Au lever du soleil, vers six heures du matin, ils se mirent en route, bravant les sentiers escarpés jusqu'à atteindre enfin le sommet. Là, il découvrit un lac, cerné par une végétation de roseaux, mais il dut se tenir à distance, car le lieu était sacré, nécessitant un rituel spécial pour être approché. Les compagnons de voyage lui confièrent aussi que par temps clair, lorsque le ciel se dépouille de ses nuages, on peut contempler la mer de Manakara s'étendant à perte de vue, ainsi que le serpentant fleuve de Matitanana, à Vohipeno. À cet endroit mystérieux, notre explorateur aiguisa son regard et remarqua une étrange pierre d'édifice, arborant le chiffre 1930 gravé dans le ciment. D'après ses recherches, il attribua cette énigmatique marque à un certain géomètre français nommé « Louis Besson », qui aurait ainsi érigé ce point géodésique pour mesurer l'altitude de la montagne. Quand l'horloge indiqua treize heures, il fut temps de reprendre le chemin en sens inverse, de redescendre de ce sommet hanté, et finalement de toucher terre ferme aux abords de la montagne, au crépuscule.

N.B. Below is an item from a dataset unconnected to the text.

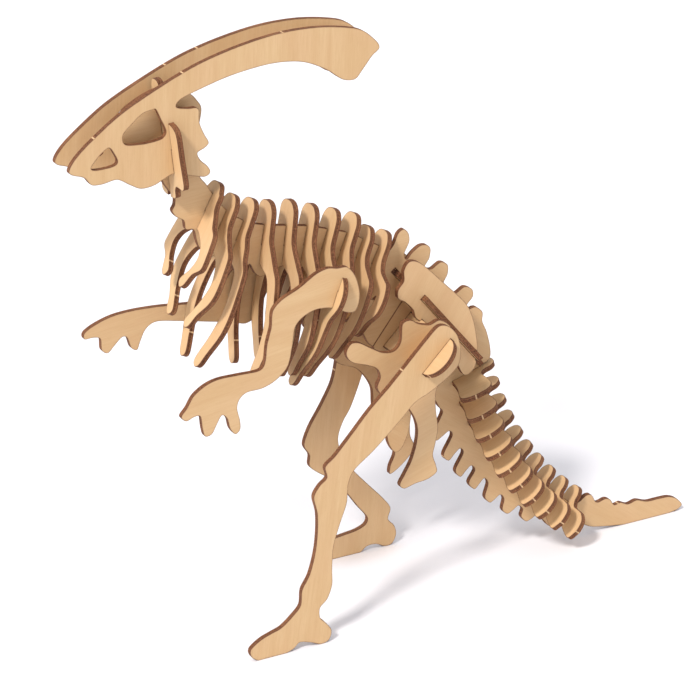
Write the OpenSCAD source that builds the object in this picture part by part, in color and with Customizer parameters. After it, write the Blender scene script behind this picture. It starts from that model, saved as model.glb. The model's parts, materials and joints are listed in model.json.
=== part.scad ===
// Slot-together plywood skeleton of a crested dinosaur.
// Every piece is one flat plate of the same sheet; the plates cross each
// other in half-depth slots.  X runs from the snout to the tail, Y from the
// animal's left side to its right, Z up.  The origin is on the ground, under
// the middle of the length.

/* [Sheet] */
// Thickness of the plywood sheet
ply = 3; // [2.6:0.1:3.2]
// Play left on each side of a plate in its slot
play = 0.1; // [0.05:0.05:0.2]
// Straight steps between two outline points
steps = 4; // [2:1:6]

/* [Spacing] */
// Middle plane to the middle of each skull plate
skull_y = 9; // [8:0.5:9.5]
// Middle plane to the middle of each arm
arm_y = 27.5; // [27.5:0.25:28.5]
// Middle plane to the middle of each hip blade
ilium_y = 12; // [10:0.5:14]
// Middle plane to the middle of each pelvis plate
pelvis_y = 25; // [25:0.5:30]
// Middle plane to the middle of each leg
leg_y = 43; // [38:0.5:46]

/* [Ribs] */
// Width of a rib's leg
rib_leg = 7.8; // [6.5:0.1:8.5]
// Depth of the rib slots in the back
rib_notch = 10; // [7:0.5:12]

/* [Tail] */
// Distance along the tail from one disc to the next
disc_step = 13.3; // [12.6:0.1:13.6]
// Half width of the first, widest disc
disc_half = 25; // [20:0.5:26]
// Depth of the disc slots in the tail
disc_notch = 8; // [6:0.5:10]

/* [Hips] */
// Width of the crossbar that carries the legs
bar_w = 24; // [18:1:24]
// How far the crossbar stands out past each leg
bar_out = 10.5; // [4:0.5:12]

/* [Show] */
// Piece to draw

/* [Hidden] */
gap = ply + 2 * play;          // width of every slot
far = 60;                      // longer than any slot has to be cut
past = 14;                     // how far a slot runs out past the top edge
disc_count = 10;

// --- where the crossing plates stand: [x, z, lean from upright] -------------
cheek_at  = [-139.5, 300, -6];   // top of the cheeks
sacrum_at = [24, 158, -40];      // middle of the long plate over the hips
bar_at    = [-1, 155.8, 45];     // middle of the leg crossbar
sacrum_len = 84;
sacrum_notch = 9;                // its slot in the tail plate, below its middle
sacrum_out = 5;                  // how far it stands out past the hip blades
sacrum_end = [9, 3];             // width of its narrow ends, room left past them
skull_notch = 14;                // slots for the skull plates, in the cheeks
neck_notch = 18;                 // slot for the cheeks, in the neck
joint_at = [-18, 149];           // lower end of the line between back and tail
joint_lean = 38;                 // lean of that line
sacrum_wide = [-26.5, 29.5];     // its wide stretch: above, below the middle
rib_at = [[-111, 254.5, 29], [-103.5, 243.5, 28], [-94, 235.5, 24.5],
          [-81.5, 231.5, 10], [-68.5, 228.5, 8.5], [-56, 226.5, 12.5],
          [-44, 222, 19.5], [-32, 218.5, 23.5], [-22.5, 212.5, 24],
          [-12.5, 207, 25.5]];

// Rib shape: [knob height, half width, depth of the widest place,
//             length below the back, half width at the tip]
rib_size = [[6.5, 22.3, 33, 51, 13], [9.5, 24.9, 37, 64, 13.5],
            [13.5, 22.5, 44, 80, 11.5], [14, 24.6, 48, 82, 15.5],
            [15, 25.3, 45, 80, 16], [12.5, 25.5, 47, 80, 15.5],
            [12.5, 27.6, 48, 85, 14.5], [11.5, 25.5, 46, 80, 14],
            [8.5, 25, 30, 65, 15.5], [9.5, 24.6, 24, 49, 14.5]];
shoulder_rib = 6;                // index of the rib that carries the arms
shoulder_notch = 25;             // depth of its arm slots below the back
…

4 - « Analakely est envahie »
À l'arrivée à Antananarivo, la diffusion des voix enregistrées sur la montagne provoqua une onde de choc parmi les auditeurs de la radio. Les voix mystérieuses semaient le trouble et suscitaient la peur chez les spectateurs. « Quand cesserez-vous, monsieur Latimer, de nous effrayer avec ces histoires de hantises ? » se lamentaient les fidèles dans des appels téléphoniques empreints d'inquiétude. Une semaine après cette étrange diffusion, le hasard ou le destin, nul ne le sait, fit éclore un phénomène inhabituel. Pendant deux à trois jours, le jardin d'Analakely, niché au cœur de la capitale, s'emplit d'une multitude de papillons. Un spectacle féerique et mystérieux qui suscita bien des interrogations.
Beaucoup établirent un lien entre le passage du journaliste à Ambondrombe et cet étonnant événement. Pour certains, cela relevait incontestablement du paranormal, une manifestation liée à la transgression de l'interdit, alors que le journaliste avait foulé une terre sacrée.
Les faits relatés dans les histoires sont réels et ont été vécus par les narrateurs.